= What the task asks =
Each line from the start of the data below through the one containing "save(washer.cut(cylinder(bore, NUT_TOP - 1, WASHER_TOP" must be reproduced exactly.

= Data =
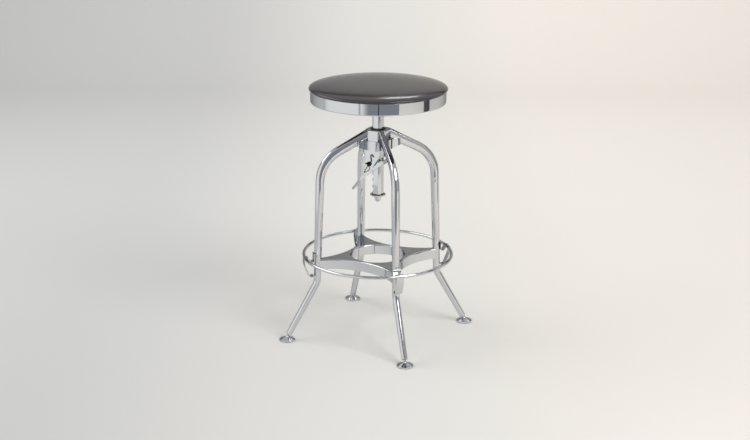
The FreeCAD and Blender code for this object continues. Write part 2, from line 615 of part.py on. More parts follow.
def make_seat():
    axis = (Vector(0, 0, 0), Vector(0, 0, 1))
    bore = SPINDLE_DIAMETER + 2 * PIN_PLAY
    spindle = cylinder(SPINDLE_DIAMETER, NUT_TOP - SPINDLE_IN_NUT, PLATE_BOTTOM)
    save(spindle.makeChamfer(1.0, ring_edges(spindle, NUT_TOP - SPINDLE_IN_NUT)), "spindle")

    washer = cylinder(END_WASHER_DIAMETER, NUT_TOP, WASHER_TOP)
    washer = washer.makeFillet(2.0, ring_edges(washer, NUT_TOP))
    save(washer.cut(cylinder(bore, NUT_TOP - 1, WASHER_TOP + 1)), "end_washer")

    hex_height = CAP_NUT_HEIGHT * 0.55
    corner = CAP_NUT_FLATS / math.sqrt(3)
    points = [Vector(corner * math.cos(math.radians(60 * i)), corner * math.sin(math.radians(60 * i)),
                     NUT_TOP - CAP_NUT_HEIGHT) for i in range(6)]
    prism = Part.Face(Part.makePolygon(points + points[:1])).extrude(Vector(0, 0, CAP_NUT_HEIGHT))
    dome_radius = CAP_NUT_FLATS * 0.44
    dome_mid = NUT_TOP - CAP_NUT_HEIGHT + dome_radius
    dome = Part.makeSphere(dome_radius, Vector(0, 0, dome_mid))
    round_off = dome.fuse(cylinder(2 * dome_radius, dome_mid, NUT_TOP))
    hex_part = prism.cut(cylinder(4 * corner, NUT_TOP - 2 * CAP_NUT_HEIGHT, NUT_TOP - hex_height))
    cone = Part.makeCone(corner - 1.6, corner + 2.4, 4.0, Vector(0, 0, NUT_TOP - hex_height))
    above = cylinder(4 * corner, NUT_TOP - hex_height + 4.0, NUT_TOP + 1)
    nut = hex_part.common(cone.fuse(above)).fuse(round_off).removeSplitter()
    nut = nut.cut(cylinder(bore, NUT_TOP - SPINDLE_IN_NUT - PIN_PLAY, NUT_TOP + 1))
    save(nut, "cap_nut")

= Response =
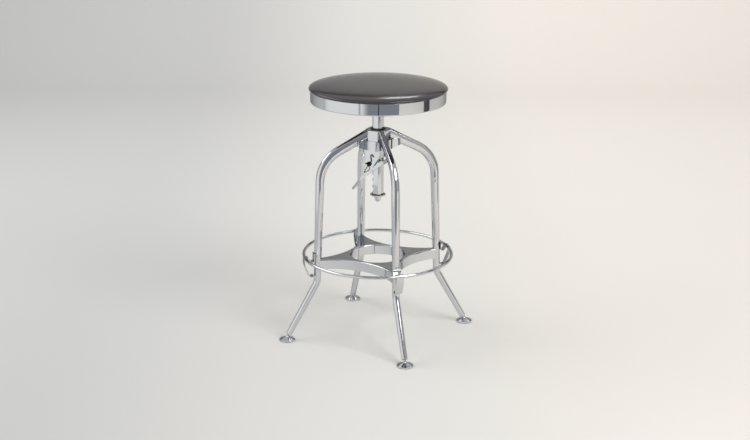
The FreeCAD and Blender code for this object continues. Write part 2, from line 615 of part.py on. More parts follow.
def make_seat():
    axis = (Vector(0, 0, 0), Vector(0, 0, 1))
    bore = SPINDLE_DIAMETER + 2 * PIN_PLAY
    spindle = cylinder(SPINDLE_DIAMETER, NUT_TOP - SPINDLE_IN_NUT, PLATE_BOTTOM)
    save(spindle.makeChamfer(1.0, ring_edges(spindle, NUT_TOP - SPINDLE_IN_NUT)), "spindle")

    washer = cylinder(END_WASHER_DIAMETER, NUT_TOP, WASHER_TOP)
    washer = washer.makeFillet(2.0, ring_edges(washer, NUT_TOP))
    save(washer.cut(cylinder(bore, NUT_TOP - 1, WASHER_TOP + 1)), "end_washer")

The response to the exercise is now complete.